— DATASET SECTION —
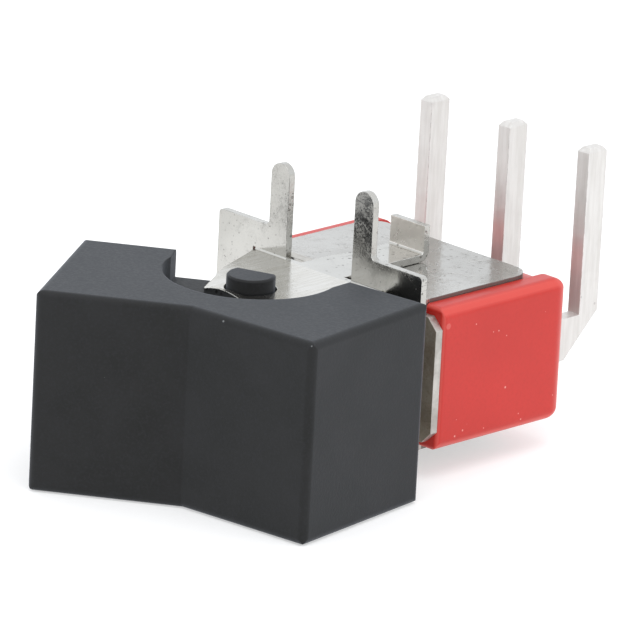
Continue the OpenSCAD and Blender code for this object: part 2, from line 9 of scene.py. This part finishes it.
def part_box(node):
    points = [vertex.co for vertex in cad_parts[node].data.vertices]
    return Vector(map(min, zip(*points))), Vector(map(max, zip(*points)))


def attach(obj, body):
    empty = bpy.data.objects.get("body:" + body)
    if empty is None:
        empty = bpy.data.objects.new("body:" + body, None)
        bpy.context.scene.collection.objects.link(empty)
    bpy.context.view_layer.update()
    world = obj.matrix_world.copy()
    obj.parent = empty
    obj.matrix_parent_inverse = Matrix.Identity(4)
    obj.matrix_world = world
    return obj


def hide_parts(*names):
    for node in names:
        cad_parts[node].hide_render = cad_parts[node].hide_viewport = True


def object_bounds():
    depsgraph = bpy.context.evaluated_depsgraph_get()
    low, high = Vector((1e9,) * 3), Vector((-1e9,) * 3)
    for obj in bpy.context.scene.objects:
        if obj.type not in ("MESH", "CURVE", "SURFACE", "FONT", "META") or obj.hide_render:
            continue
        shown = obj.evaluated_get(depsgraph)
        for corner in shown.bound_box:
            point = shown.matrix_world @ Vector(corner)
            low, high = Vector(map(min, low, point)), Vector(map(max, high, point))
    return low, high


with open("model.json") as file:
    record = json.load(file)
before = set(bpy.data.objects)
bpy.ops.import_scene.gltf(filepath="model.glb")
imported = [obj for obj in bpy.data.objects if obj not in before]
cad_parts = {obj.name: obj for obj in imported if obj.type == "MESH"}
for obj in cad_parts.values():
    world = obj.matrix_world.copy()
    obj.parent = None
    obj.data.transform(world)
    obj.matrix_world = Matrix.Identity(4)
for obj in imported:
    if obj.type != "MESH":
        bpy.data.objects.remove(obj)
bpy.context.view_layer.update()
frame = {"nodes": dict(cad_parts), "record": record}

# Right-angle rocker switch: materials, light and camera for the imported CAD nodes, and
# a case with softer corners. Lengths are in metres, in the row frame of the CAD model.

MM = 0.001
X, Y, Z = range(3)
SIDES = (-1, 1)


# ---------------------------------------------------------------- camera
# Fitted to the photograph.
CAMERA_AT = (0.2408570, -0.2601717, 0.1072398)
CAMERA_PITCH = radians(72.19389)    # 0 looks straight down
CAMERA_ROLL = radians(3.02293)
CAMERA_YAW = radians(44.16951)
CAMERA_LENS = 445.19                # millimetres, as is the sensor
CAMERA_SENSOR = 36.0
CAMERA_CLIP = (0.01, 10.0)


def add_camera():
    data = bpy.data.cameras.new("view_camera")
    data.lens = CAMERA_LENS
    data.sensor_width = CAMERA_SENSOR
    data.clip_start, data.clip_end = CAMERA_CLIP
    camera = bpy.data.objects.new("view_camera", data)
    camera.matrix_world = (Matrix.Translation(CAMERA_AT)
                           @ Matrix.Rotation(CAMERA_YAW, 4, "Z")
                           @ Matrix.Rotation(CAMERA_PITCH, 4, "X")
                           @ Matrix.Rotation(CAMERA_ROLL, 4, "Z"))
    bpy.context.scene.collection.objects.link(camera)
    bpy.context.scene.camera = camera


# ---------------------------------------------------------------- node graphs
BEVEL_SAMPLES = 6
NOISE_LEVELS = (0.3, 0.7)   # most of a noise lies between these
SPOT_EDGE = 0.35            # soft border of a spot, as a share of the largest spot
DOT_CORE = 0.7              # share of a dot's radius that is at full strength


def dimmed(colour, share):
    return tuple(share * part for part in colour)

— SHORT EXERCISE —
Restate the data above word for word.

— EXERCISE SOLUTION —
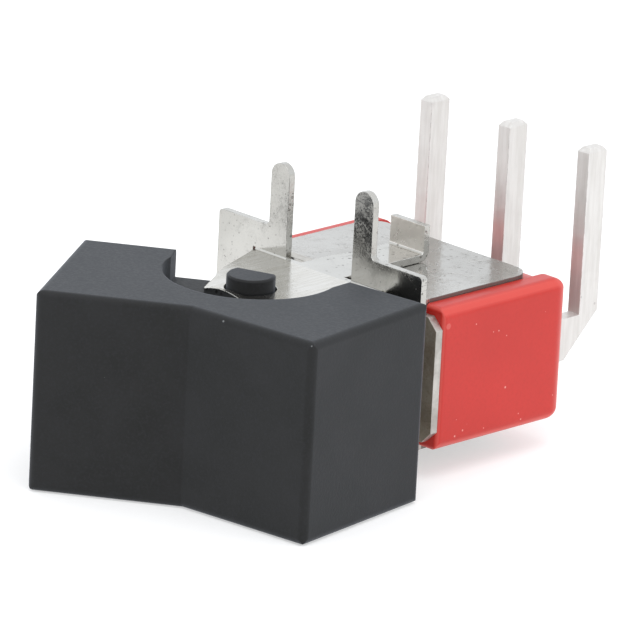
Continue the OpenSCAD and Blender code for this object: part 2, from line 9 of scene.py. This part finishes it.
def part_box(node):
    points = [vertex.co for vertex in cad_parts[node].data.vertices]
    return Vector(map(min, zip(*points))), Vector(map(max, zip(*points)))


def attach(obj, body):
    empty = bpy.data.objects.get("body:" + body)
    if empty is None:
        empty = bpy.data.objects.new("body:" + body, None)
        bpy.context.scene.collection.objects.link(empty)
    bpy.context.view_layer.update()
    world = obj.matrix_world.copy()
    obj.parent = empty
    obj.matrix_parent_inverse = Matrix.Identity(4)
    obj.matrix_world = world
    return obj


def hide_parts(*names):
    for node in names:
        cad_parts[node].hide_render = cad_parts[node].hide_viewport = True


def object_bounds():
    depsgraph = bpy.context.evaluated_depsgraph_get()
    low, high = Vector((1e9,) * 3), Vector((-1e9,) * 3)
    for obj in bpy.context.scene.objects:
        if obj.type not in ("MESH", "CURVE", "SURFACE", "FONT", "META") or obj.hide_render:
            continue
        shown = obj.evaluated_get(depsgraph)
        for corner in shown.bound_box:
            point = shown.matrix_world @ Vector(corner)
            low, high = Vector(map(min, low, point)), Vector(map(max, high, point))
    return low, high


with open("model.json") as file:
    record = json.load(file)
before = set(bpy.data.objects)
bpy.ops.import_scene.gltf(filepath="model.glb")
imported = [obj for obj in bpy.data.objects if obj not in before]
cad_parts = {obj.name: obj for obj in imported if obj.type == "MESH"}
for obj in cad_parts.values():
    world = obj.matrix_world.copy()
    obj.parent = None
    obj.data.transform(world)
    obj.matrix_world = Matrix.Identity(4)
for obj in imported:
    if obj.type != "MESH":
        bpy.data.objects.remove(obj)
bpy.context.view_layer.update()
frame = {"nodes": dict(cad_parts), "record": record}

# Right-angle rocker switch: materials, light and camera for the imported CAD nodes, and
# a case with softer corners. Lengths are in metres, in the row frame of the CAD model.

MM = 0.001
X, Y, Z = range(3)
SIDES = (-1, 1)


# ---------------------------------------------------------------- camera
# Fitted to the photograph.
CAMERA_AT = (0.2408570, -0.2601717, 0.1072398)
CAMERA_PITCH = radians(72.19389)    # 0 looks straight down
CAMERA_ROLL = radians(3.02293)
CAMERA_YAW = radians(44.16951)
CAMERA_LENS = 445.19                # millimetres, as is the sensor
CAMERA_SENSOR = 36.0
CAMERA_CLIP = (0.01, 10.0)


def add_camera():
    data = bpy.data.cameras.new("view_camera")
    data.lens = CAMERA_LENS
    data.sensor_width = CAMERA_SENSOR
    data.clip_start, data.clip_end = CAMERA_CLIP
    camera = bpy.data.objects.new("view_camera", data)
    camera.matrix_world = (Matrix.Translation(CAMERA_AT)
                           @ Matrix.Rotation(CAMERA_YAW, 4, "Z")
                           @ Matrix.Rotation(CAMERA_PITCH, 4, "X")
                           @ Matrix.Rotation(CAMERA_ROLL, 4, "Z"))
    bpy.context.scene.collection.objects.link(camera)
    bpy.context.scene.camera = camera


# ---------------------------------------------------------------- node graphs
BEVEL_SAMPLES = 6
NOISE_LEVELS = (0.3, 0.7)   # most of a noise lies between these
SPOT_EDGE = 0.35            # soft border of a spot, as a share of the largest spot
DOT_CORE = 0.7              # share of a dot's radius that is at full strength


def dimmed(colour, share):
    return tuple(share * part for part in colour)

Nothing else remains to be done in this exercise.